-- BEGIN PROVIDED MATERIAL --
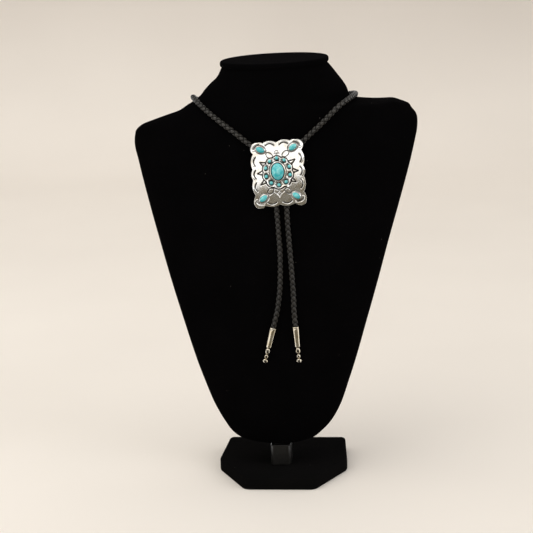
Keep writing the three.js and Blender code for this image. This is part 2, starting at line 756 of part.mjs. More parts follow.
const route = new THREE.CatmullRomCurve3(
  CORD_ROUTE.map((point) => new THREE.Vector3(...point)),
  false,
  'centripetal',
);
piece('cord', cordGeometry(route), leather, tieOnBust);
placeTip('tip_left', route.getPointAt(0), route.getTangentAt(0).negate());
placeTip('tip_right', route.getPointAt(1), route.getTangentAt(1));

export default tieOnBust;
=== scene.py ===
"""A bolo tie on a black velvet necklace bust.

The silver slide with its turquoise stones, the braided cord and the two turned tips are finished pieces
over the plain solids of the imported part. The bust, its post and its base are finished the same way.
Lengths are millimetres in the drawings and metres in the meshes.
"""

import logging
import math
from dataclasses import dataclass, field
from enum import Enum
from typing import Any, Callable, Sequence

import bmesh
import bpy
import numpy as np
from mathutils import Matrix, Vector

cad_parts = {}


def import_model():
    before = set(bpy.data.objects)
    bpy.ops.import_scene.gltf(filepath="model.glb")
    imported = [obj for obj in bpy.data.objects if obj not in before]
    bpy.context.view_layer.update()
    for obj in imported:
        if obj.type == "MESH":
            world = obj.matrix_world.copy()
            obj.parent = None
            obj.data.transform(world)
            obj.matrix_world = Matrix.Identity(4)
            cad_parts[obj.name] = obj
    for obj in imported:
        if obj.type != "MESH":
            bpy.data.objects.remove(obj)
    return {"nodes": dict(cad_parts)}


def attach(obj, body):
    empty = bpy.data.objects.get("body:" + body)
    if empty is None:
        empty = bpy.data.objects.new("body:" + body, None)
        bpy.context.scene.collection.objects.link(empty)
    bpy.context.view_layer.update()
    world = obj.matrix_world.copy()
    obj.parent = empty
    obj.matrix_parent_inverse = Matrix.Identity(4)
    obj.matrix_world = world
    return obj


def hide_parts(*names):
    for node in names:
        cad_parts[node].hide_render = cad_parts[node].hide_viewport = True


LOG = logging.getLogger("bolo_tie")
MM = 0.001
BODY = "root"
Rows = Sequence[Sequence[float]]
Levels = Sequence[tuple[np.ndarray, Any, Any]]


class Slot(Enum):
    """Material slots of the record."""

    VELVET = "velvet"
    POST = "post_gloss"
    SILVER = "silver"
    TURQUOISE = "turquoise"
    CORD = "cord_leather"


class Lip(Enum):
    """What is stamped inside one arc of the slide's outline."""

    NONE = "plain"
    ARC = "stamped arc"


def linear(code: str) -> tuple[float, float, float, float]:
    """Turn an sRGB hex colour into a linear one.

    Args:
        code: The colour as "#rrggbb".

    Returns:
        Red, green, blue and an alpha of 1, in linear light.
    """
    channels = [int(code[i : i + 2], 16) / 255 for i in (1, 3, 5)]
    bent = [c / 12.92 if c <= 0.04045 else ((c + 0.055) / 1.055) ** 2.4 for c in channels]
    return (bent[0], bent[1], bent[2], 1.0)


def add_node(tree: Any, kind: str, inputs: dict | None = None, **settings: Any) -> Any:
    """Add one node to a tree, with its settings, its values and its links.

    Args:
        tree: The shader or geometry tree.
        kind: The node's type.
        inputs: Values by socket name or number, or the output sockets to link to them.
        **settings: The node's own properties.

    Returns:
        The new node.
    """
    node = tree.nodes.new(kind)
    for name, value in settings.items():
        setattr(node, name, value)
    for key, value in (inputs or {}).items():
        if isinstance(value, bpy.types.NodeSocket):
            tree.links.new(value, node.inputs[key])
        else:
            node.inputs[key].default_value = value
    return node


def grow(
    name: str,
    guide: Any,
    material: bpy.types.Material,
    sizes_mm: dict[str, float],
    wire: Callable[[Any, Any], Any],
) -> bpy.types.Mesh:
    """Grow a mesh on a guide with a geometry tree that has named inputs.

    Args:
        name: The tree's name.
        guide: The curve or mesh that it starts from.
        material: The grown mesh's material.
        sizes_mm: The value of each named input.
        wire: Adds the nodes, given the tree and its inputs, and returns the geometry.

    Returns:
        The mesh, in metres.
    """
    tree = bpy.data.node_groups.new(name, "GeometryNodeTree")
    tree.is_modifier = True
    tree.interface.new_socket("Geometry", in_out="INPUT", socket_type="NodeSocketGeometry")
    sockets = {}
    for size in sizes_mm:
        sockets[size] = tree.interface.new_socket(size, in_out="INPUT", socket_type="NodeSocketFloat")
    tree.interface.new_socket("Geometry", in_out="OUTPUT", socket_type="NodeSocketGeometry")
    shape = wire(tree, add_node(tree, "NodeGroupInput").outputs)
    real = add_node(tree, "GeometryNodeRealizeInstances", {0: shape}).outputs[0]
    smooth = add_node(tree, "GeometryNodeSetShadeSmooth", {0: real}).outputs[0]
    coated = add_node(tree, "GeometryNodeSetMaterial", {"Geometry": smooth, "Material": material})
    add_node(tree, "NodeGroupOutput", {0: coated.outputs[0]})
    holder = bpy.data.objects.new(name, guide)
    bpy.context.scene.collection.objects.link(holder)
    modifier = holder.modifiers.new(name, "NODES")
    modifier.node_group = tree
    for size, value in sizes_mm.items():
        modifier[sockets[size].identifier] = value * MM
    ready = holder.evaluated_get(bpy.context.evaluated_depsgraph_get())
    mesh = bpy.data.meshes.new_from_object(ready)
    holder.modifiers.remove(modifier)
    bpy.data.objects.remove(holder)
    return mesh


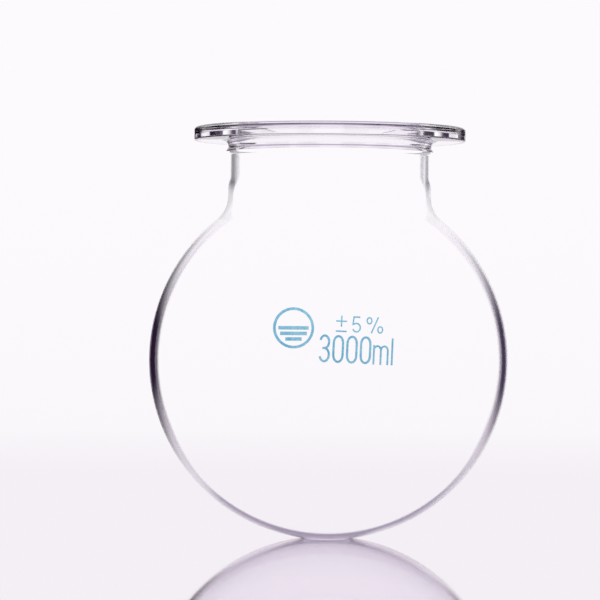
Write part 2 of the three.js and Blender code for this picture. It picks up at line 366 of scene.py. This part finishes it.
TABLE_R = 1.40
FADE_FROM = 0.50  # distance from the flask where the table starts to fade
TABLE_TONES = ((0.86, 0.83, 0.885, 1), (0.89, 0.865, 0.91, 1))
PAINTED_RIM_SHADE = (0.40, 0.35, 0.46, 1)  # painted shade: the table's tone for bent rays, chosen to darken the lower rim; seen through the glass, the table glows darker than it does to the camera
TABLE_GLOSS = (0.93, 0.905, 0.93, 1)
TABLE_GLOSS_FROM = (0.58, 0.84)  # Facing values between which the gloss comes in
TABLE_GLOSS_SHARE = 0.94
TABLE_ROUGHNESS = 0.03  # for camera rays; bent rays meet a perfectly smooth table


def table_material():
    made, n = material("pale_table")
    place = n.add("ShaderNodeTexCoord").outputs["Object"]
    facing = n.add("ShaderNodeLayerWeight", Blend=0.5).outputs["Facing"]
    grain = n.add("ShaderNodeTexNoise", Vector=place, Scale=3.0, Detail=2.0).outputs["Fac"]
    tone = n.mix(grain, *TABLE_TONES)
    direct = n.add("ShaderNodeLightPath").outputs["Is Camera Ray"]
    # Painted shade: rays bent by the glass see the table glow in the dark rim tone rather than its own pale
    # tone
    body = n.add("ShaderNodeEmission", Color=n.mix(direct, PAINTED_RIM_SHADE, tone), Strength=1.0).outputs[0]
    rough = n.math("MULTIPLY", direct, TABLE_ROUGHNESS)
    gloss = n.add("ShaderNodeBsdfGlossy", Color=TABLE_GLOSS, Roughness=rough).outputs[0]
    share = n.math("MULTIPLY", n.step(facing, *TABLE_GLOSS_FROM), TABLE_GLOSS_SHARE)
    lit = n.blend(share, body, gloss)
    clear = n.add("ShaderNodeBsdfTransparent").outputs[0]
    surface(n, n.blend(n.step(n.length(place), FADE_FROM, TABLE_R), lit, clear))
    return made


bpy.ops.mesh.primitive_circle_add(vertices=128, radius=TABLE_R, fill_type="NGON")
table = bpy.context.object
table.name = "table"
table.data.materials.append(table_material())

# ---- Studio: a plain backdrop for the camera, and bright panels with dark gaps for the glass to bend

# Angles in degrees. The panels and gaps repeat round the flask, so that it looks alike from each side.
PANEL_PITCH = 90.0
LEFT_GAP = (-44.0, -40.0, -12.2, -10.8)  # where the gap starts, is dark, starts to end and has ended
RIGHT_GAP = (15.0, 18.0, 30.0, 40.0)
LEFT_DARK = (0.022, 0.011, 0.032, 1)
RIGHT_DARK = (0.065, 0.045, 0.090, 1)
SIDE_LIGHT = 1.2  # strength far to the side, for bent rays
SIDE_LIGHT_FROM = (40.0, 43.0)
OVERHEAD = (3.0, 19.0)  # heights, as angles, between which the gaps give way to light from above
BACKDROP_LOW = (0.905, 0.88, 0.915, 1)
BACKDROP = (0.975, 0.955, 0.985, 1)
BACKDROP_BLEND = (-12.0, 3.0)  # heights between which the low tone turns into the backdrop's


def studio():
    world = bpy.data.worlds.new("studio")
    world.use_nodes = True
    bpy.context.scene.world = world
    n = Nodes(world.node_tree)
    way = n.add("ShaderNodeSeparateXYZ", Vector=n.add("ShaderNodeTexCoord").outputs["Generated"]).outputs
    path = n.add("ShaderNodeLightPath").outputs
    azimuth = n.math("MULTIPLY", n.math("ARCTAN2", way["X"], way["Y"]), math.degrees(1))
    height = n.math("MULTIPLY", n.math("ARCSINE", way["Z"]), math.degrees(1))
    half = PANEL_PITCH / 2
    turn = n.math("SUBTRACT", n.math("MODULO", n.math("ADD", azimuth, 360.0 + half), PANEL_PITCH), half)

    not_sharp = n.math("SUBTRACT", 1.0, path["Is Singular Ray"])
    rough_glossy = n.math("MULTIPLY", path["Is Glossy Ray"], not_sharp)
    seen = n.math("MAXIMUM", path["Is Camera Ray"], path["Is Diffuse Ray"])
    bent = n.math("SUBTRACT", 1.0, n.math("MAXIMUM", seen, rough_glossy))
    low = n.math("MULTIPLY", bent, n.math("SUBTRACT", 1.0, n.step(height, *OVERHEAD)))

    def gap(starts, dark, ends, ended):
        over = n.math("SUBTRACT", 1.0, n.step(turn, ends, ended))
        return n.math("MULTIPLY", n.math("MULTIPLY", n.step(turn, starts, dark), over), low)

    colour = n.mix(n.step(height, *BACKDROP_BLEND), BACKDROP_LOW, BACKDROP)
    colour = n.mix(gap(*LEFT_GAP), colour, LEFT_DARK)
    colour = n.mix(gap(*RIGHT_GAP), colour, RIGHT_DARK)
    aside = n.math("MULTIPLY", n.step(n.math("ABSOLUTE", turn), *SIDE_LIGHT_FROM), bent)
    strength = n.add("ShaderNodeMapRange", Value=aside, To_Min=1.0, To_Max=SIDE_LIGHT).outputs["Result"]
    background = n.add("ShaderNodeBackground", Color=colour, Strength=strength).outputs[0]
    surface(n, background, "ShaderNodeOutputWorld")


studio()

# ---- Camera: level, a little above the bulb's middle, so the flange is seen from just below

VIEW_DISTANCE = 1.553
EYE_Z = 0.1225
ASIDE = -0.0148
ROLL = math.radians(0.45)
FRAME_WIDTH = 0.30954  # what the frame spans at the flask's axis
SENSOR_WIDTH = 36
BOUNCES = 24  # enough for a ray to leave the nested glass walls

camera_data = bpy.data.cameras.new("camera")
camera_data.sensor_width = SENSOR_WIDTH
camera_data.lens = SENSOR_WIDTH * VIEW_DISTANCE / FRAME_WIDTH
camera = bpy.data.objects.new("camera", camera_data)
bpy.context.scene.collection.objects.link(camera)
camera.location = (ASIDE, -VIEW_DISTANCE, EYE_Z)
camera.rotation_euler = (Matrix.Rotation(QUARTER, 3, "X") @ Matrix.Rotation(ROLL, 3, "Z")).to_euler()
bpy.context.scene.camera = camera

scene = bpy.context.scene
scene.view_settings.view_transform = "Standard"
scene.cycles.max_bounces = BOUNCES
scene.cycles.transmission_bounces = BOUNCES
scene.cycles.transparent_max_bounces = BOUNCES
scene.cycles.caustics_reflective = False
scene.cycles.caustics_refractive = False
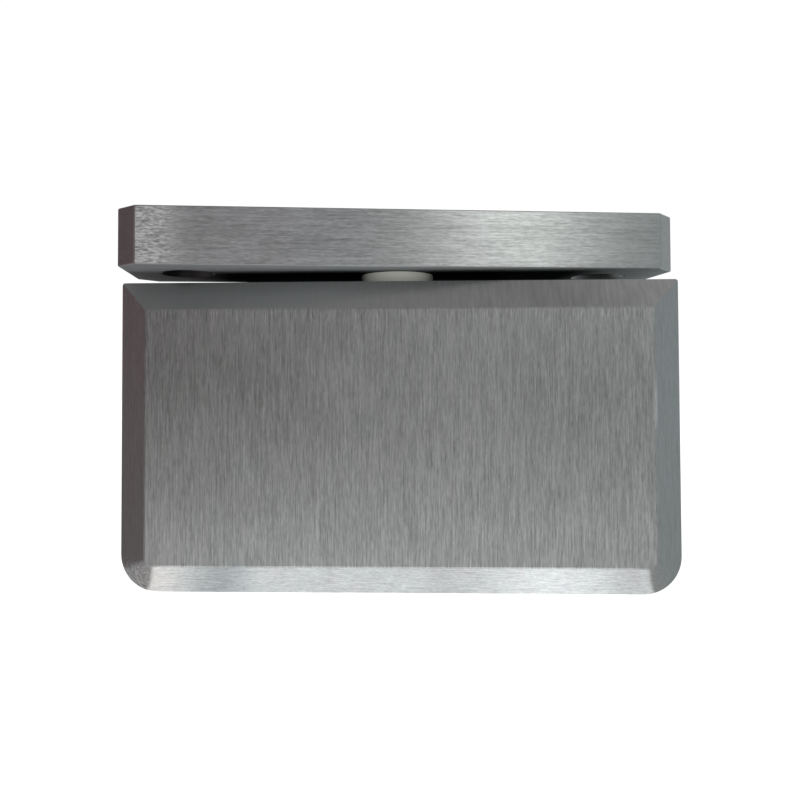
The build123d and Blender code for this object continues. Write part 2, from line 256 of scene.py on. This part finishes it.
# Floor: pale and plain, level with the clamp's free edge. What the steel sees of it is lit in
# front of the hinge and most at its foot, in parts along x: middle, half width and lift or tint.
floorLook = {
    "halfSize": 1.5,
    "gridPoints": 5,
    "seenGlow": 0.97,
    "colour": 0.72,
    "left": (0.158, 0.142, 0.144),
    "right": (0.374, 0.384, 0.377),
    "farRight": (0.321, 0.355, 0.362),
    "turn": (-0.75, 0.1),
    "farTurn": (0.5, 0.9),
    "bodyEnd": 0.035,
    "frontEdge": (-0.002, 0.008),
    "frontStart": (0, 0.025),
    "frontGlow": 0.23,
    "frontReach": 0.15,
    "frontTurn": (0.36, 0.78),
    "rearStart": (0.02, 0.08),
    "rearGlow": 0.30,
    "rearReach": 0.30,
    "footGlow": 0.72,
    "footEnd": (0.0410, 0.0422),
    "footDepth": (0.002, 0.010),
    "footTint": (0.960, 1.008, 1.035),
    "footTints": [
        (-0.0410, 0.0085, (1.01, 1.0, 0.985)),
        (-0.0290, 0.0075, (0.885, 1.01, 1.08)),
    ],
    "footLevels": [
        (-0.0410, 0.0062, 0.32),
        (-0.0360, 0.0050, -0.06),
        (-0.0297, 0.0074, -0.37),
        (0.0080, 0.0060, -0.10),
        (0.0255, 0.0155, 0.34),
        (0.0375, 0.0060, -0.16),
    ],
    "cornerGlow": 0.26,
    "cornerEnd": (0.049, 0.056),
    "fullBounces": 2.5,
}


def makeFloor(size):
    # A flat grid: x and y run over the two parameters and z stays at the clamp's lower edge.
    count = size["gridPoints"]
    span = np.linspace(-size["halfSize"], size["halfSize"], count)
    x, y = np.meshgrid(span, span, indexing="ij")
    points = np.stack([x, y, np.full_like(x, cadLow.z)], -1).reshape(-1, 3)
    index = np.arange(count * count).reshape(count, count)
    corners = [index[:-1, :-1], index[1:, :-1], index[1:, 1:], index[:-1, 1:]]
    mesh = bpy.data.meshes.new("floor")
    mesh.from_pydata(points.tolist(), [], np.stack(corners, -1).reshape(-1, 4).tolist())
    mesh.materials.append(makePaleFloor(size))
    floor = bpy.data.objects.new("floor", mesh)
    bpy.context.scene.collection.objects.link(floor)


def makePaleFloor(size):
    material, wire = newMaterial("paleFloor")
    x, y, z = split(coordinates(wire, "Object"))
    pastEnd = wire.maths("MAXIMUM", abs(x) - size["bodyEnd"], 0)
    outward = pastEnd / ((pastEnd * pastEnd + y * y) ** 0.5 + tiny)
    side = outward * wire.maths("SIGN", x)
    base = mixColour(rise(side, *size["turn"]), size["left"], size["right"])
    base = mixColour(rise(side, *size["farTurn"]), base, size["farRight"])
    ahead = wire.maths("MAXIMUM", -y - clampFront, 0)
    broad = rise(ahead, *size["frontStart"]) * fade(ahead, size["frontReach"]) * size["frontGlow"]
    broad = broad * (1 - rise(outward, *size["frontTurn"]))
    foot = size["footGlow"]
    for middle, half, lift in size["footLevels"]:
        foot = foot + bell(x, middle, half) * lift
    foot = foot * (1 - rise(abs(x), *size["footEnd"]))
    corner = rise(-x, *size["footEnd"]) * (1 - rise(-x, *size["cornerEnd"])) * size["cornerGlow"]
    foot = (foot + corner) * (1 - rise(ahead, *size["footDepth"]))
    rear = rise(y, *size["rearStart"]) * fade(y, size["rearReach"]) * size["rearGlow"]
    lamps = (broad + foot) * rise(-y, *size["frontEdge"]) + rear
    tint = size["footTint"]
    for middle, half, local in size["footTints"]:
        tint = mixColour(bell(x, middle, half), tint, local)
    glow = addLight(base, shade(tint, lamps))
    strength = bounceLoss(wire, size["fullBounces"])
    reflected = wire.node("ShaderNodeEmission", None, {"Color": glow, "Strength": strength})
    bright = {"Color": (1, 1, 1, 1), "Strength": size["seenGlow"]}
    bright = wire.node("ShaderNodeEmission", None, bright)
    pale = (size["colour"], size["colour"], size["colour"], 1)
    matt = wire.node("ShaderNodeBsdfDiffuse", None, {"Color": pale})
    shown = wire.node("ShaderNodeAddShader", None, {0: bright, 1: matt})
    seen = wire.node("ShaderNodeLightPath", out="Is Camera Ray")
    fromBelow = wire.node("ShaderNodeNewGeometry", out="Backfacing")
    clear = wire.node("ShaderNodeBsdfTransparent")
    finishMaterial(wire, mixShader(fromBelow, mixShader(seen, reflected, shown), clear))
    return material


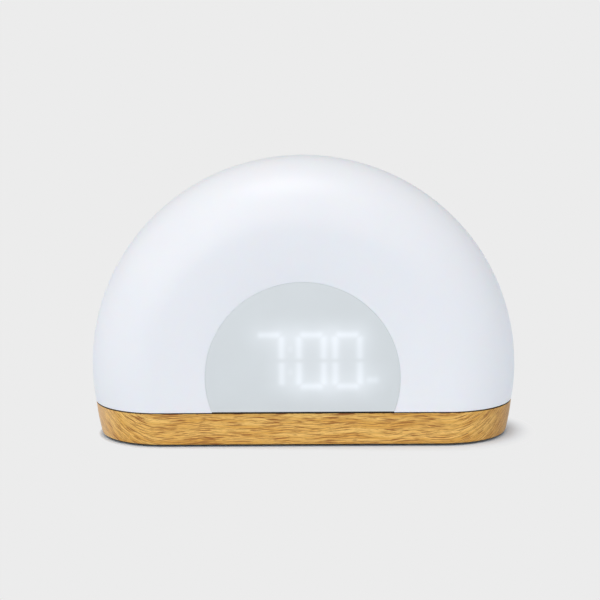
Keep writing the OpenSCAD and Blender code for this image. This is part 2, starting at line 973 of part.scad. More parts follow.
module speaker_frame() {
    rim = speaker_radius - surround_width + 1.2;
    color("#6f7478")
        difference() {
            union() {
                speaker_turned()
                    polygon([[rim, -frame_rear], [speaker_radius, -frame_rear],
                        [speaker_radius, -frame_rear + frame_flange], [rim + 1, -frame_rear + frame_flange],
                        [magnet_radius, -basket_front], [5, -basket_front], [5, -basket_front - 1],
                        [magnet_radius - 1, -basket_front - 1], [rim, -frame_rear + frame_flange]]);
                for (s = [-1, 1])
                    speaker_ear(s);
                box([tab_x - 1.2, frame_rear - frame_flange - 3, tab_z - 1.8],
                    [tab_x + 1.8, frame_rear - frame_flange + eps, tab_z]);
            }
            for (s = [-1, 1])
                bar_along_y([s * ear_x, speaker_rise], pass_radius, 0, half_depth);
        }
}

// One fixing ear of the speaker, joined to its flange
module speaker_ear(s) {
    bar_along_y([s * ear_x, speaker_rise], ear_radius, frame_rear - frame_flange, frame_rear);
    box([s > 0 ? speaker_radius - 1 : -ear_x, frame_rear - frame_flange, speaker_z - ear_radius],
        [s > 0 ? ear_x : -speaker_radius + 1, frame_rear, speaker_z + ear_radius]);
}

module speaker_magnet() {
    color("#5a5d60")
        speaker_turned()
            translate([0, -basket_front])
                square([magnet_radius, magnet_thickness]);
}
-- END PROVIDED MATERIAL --
**WHAT IS ASKED:** Your answer should be exactly the lines of the data above, from the first through the line containing "The silver slide".

**SOLUTION TO THIS TASK:**
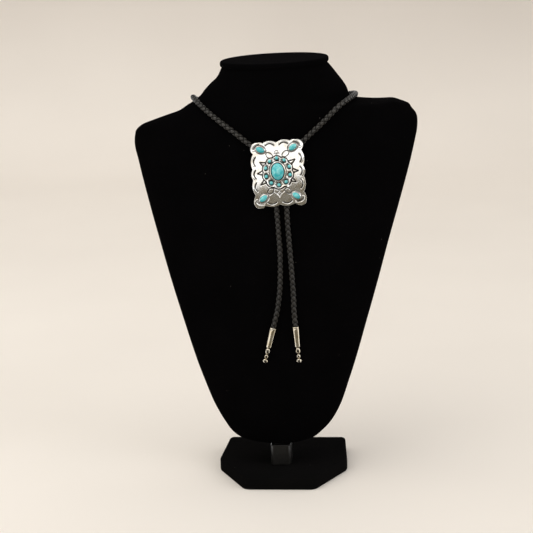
Keep writing the three.js and Blender code for this image. This is part 2, starting at line 756 of part.mjs. More parts follow.
const route = new THREE.CatmullRomCurve3(
  CORD_ROUTE.map((point) => new THREE.Vector3(...point)),
  false,
  'centripetal',
);
piece('cord', cordGeometry(route), leather, tieOnBust);
placeTip('tip_left', route.getPointAt(0), route.getTangentAt(0).negate());
placeTip('tip_right', route.getPointAt(1), route.getTangentAt(1));

export default tieOnBust;
=== scene.py ===
"""A bolo tie on a black velvet necklace bust.

The silver slide with its turquoise stones, the braided cord and the two turned tips are finished pieces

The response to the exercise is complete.